Their first album The Album, Or What You Will was produced whilst they were only 16 and was made album of the week on BBC Somerset’s Emma Britton show. Their second album A Tale Of Sound And Fury financed by crowd funding was a more ambitious affair working with Will Lang as producer and Tom Wright as Engineer. This third album We Happy Few was again crowd funded and produced by Will Lang (known for his collaborations, Nitin Sawhney, PBS6, National Youth Choirs of Great Britain, Halsway Manor, has had airplay on BBC Radio 2, 3 and 6Music) and this time was recorded by Julian Batten at the Loft Music studios in Newcastle (Julian has worked with KAN, Kathryn Tickell, Bella Hardy and The Elephant Sessions).

Once more the album title is taken from Shakespeare (Henry V AI, SIII), but chosen to reflect the tone of the album being as Ford says “much cheerier!” than the last album. We Happy Few includes a mix of their own compositions, arrangements of traditional and current folk tunes, mostly instrumental but with three songs. Their cover of Martin Carthy’s reinterpretation of ‘My Son John’ is perhaps the darkest track on the album, but buzzes with energy and includes performances on tabla, kanjira and electric guitar as wells as vocals from both Ford and Alex.
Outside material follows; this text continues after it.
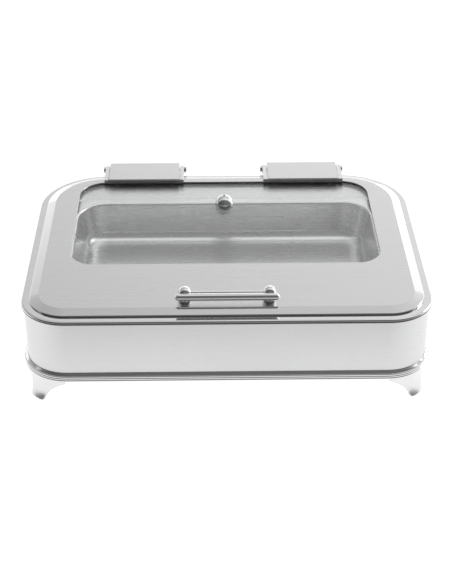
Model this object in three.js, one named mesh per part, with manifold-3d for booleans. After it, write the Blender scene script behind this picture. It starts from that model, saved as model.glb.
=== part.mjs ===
// Chafing dish food warmer: a rectangular steel body on four cabriole feet, a water pan with a flat
// heating element under it, one full-size food pan, and a flat hinged lid with a glass window.
// Millimetres, +Z up, front towards -Y, floor at Z = 0, origin under the middle of the bounding box.
import * as THREE from 'three';
import { mergeVertices } from 'three/addons/utils/BufferGeometryUtils.js';
import Module from 'manifold-3d';

const wasm = await Module();
wasm.setup();

// ---- Driving dimensions ---------------------------------------------------------------------

const GAP = 0.3; // between pieces that touch
const SHEET = 1.5; // body sheet
const CORNER_STEPS = 6; // facets in each plan corner

// Plan of the rim: every other outline of the body and the lid is an inset of it.
const RIM = { halfWidth: 320, front: -243, rear: 243, frontRadius: 72, rearRadius: 112 };

// Heights above the floor.
const FOOT_HEIGHT = 43;
const PLINTH_TOP = 57;
const RIM_TOP = 153;
const BEAD_RADIUS = 3.8;
const LEDGE_TOP = 150.8; // the rim's inner ledge, which carries the water pan
const LID_EDGE_TOP = 156;
const PANEL_TOP = 160.7; // the lid's flat panel

// Insets from the rim's plan.
const WALL_INSET = 5;
const LEDGE_INSET = 25.5;
const LID_INSET = 14;
const PANEL_INSET = 30;
const LID_SHEET = 1.2;

// Window opening in the lid, and what it holds.
const WINDOW = { halfWidth: 252, front: -84.5, rear: 201.1, frontRadius: 40, rearRadius: 45 };
const GLASS = { halfWidth: 261, front: -93.5, rear: 203.9, frontRadius: 49, rearRadius: 47 };
const GLASS_THICKNESS = 4;
const SEAL_THICKNESS = 0.4;
const SEAL_TOP = PANEL_TOP - LID_SHEET - GAP;
const GLASS_TOP = SEAL_TOP - SEAL_THICKNESS - GAP;
const GLASS_BOTTOM = GLASS_TOP - GLASS_THICKNESS;
const VENT_Y = 117.5;
const VENT_RADIUS = 16;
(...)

They both feel that throughout the album they have been able to bring a lot of new influences from their time at University, as well as a new found confidence. You might be surprised to find Purcell alongside the Penguin Cafe Orchestra, but Ford and Alex have brought to the album their sense of fun that is always evident in their live shows. So although their style is unmistakable the album keeps surprising on you with its twists and turns.

We Happy Few is officially released on June 30th. The Drystones are playing festivals and clubs around the country this summer.